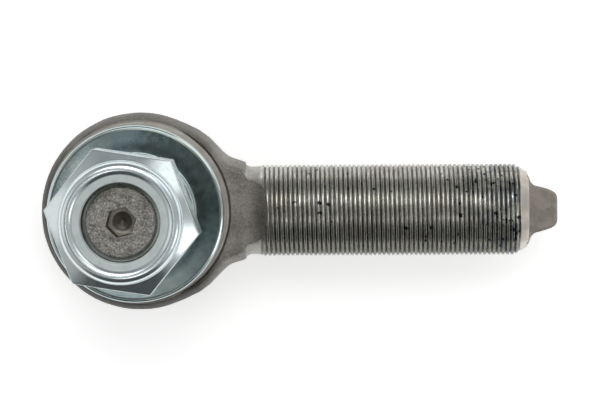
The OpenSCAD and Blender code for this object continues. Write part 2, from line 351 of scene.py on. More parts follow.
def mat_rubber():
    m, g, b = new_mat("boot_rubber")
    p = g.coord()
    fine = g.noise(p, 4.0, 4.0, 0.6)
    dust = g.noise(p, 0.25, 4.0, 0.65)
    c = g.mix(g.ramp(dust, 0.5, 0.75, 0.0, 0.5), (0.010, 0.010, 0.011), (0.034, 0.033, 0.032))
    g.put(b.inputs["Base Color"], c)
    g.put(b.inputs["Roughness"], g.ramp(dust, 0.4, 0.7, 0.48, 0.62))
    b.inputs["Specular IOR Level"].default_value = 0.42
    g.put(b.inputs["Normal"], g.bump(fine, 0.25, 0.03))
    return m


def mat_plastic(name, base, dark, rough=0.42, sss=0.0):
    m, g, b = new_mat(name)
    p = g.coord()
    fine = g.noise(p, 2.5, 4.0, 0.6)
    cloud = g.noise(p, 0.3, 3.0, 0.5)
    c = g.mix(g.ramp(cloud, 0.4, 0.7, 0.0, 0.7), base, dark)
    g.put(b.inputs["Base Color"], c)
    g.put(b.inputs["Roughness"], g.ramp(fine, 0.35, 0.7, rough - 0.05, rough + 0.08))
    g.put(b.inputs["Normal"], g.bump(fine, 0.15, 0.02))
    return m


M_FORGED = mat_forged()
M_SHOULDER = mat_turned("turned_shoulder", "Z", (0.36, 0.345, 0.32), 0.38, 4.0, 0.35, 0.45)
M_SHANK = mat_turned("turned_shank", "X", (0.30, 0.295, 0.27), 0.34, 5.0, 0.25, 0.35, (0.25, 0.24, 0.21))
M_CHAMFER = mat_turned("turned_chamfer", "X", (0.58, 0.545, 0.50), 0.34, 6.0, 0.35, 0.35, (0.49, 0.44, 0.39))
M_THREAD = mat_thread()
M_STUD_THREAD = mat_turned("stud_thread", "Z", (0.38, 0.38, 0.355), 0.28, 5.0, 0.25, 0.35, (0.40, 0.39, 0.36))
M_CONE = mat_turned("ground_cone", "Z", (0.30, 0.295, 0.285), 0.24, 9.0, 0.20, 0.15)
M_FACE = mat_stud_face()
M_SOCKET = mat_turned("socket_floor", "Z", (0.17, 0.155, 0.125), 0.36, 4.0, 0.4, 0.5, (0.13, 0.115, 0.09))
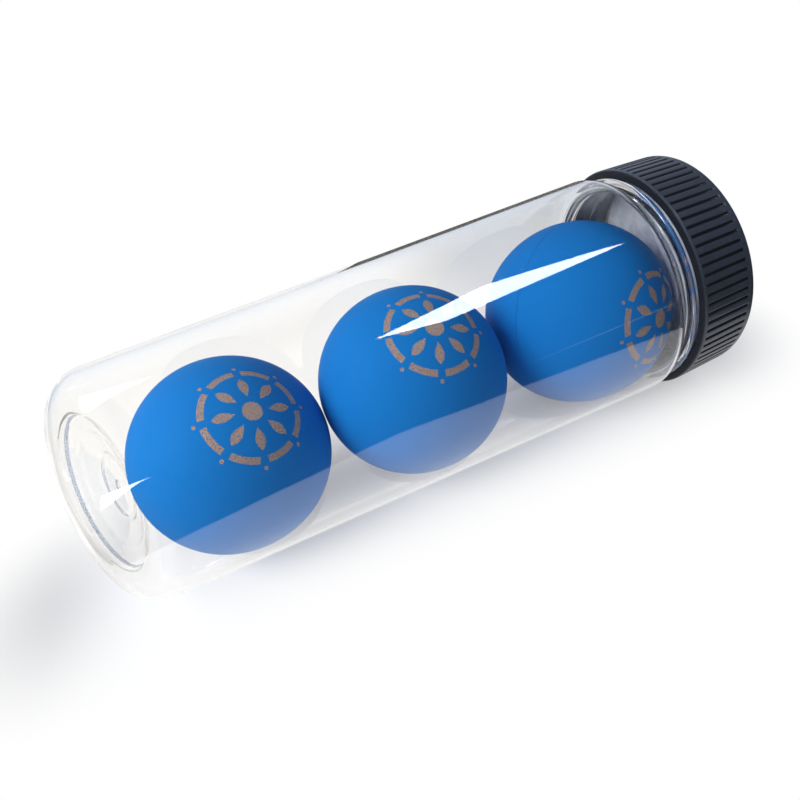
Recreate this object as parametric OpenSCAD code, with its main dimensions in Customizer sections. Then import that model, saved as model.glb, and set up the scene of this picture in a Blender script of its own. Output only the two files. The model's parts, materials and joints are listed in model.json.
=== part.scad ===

- Your instructions: Reproduce the data, keeping every line exactly the same.

- Written answer:
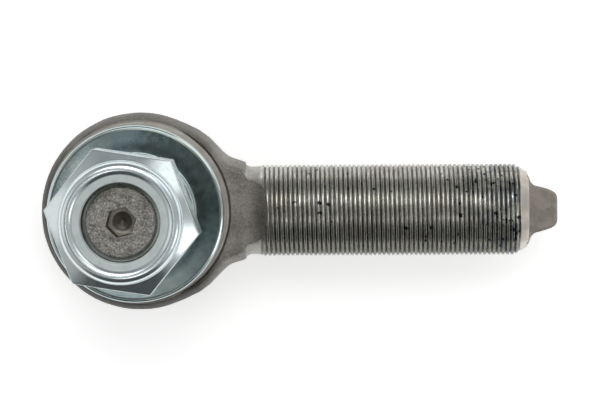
The OpenSCAD and Blender code for this object continues. Write part 2, from line 351 of scene.py on. More parts follow.
def mat_rubber():
    m, g, b = new_mat("boot_rubber")
    p = g.coord()
    fine = g.noise(p, 4.0, 4.0, 0.6)
    dust = g.noise(p, 0.25, 4.0, 0.65)
    c = g.mix(g.ramp(dust, 0.5, 0.75, 0.0, 0.5), (0.010, 0.010, 0.011), (0.034, 0.033, 0.032))
    g.put(b.inputs["Base Color"], c)
    g.put(b.inputs["Roughness"], g.ramp(dust, 0.4, 0.7, 0.48, 0.62))
    b.inputs["Specular IOR Level"].default_value = 0.42
    g.put(b.inputs["Normal"], g.bump(fine, 0.25, 0.03))
    return m


def mat_plastic(name, base, dark, rough=0.42, sss=0.0):
    m, g, b = new_mat(name)
    p = g.coord()
    fine = g.noise(p, 2.5, 4.0, 0.6)
    cloud = g.noise(p, 0.3, 3.0, 0.5)
    c = g.mix(g.ramp(cloud, 0.4, 0.7, 0.0, 0.7), base, dark)
    g.put(b.inputs["Base Color"], c)
    g.put(b.inputs["Roughness"], g.ramp(fine, 0.35, 0.7, rough - 0.05, rough + 0.08))
    g.put(b.inputs["Normal"], g.bump(fine, 0.15, 0.02))
    return m


M_FORGED = mat_forged()
M_SHOULDER = mat_turned("turned_shoulder", "Z", (0.36, 0.345, 0.32), 0.38, 4.0, 0.35, 0.45)
M_SHANK = mat_turned("turned_shank", "X", (0.30, 0.295, 0.27), 0.34, 5.0, 0.25, 0.35, (0.25, 0.24, 0.21))
M_CHAMFER = mat_turned("turned_chamfer", "X", (0.58, 0.545, 0.50), 0.34, 6.0, 0.35, 0.35, (0.49, 0.44, 0.39))
M_THREAD = mat_thread()
M_STUD_THREAD = mat_turned("stud_thread", "Z", (0.38, 0.38, 0.355), 0.28, 5.0, 0.25, 0.35, (0.40, 0.39, 0.36))
M_CONE = mat_turned("ground_cone", "Z", (0.30, 0.295, 0.285), 0.24, 9.0, 0.20, 0.15)
M_FACE = mat_stud_face()
M_SOCKET = mat_turned("socket_floor", "Z", (0.17, 0.155, 0.125), 0.36, 4.0, 0.4, 0.5, (0.13, 0.115, 0.09))
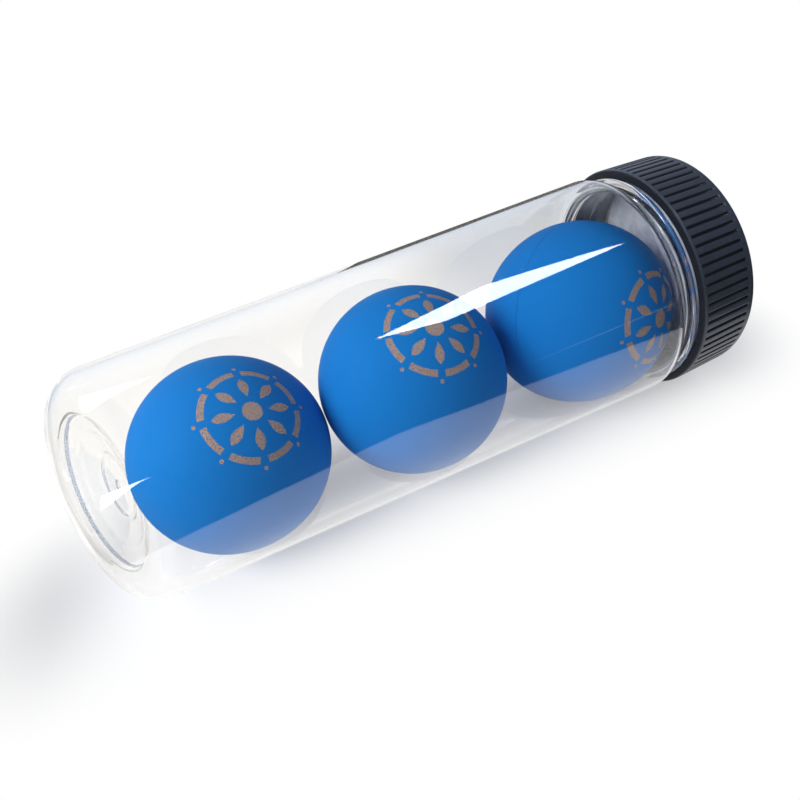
Recreate this object as parametric OpenSCAD code, with its main dimensions in Customizer sections. Then import that model, saved as model.glb, and set up the scene of this picture in a Blender script of its own. Output only the two files. The model's parts, materials and joints are listed in model.json.
=== part.scad ===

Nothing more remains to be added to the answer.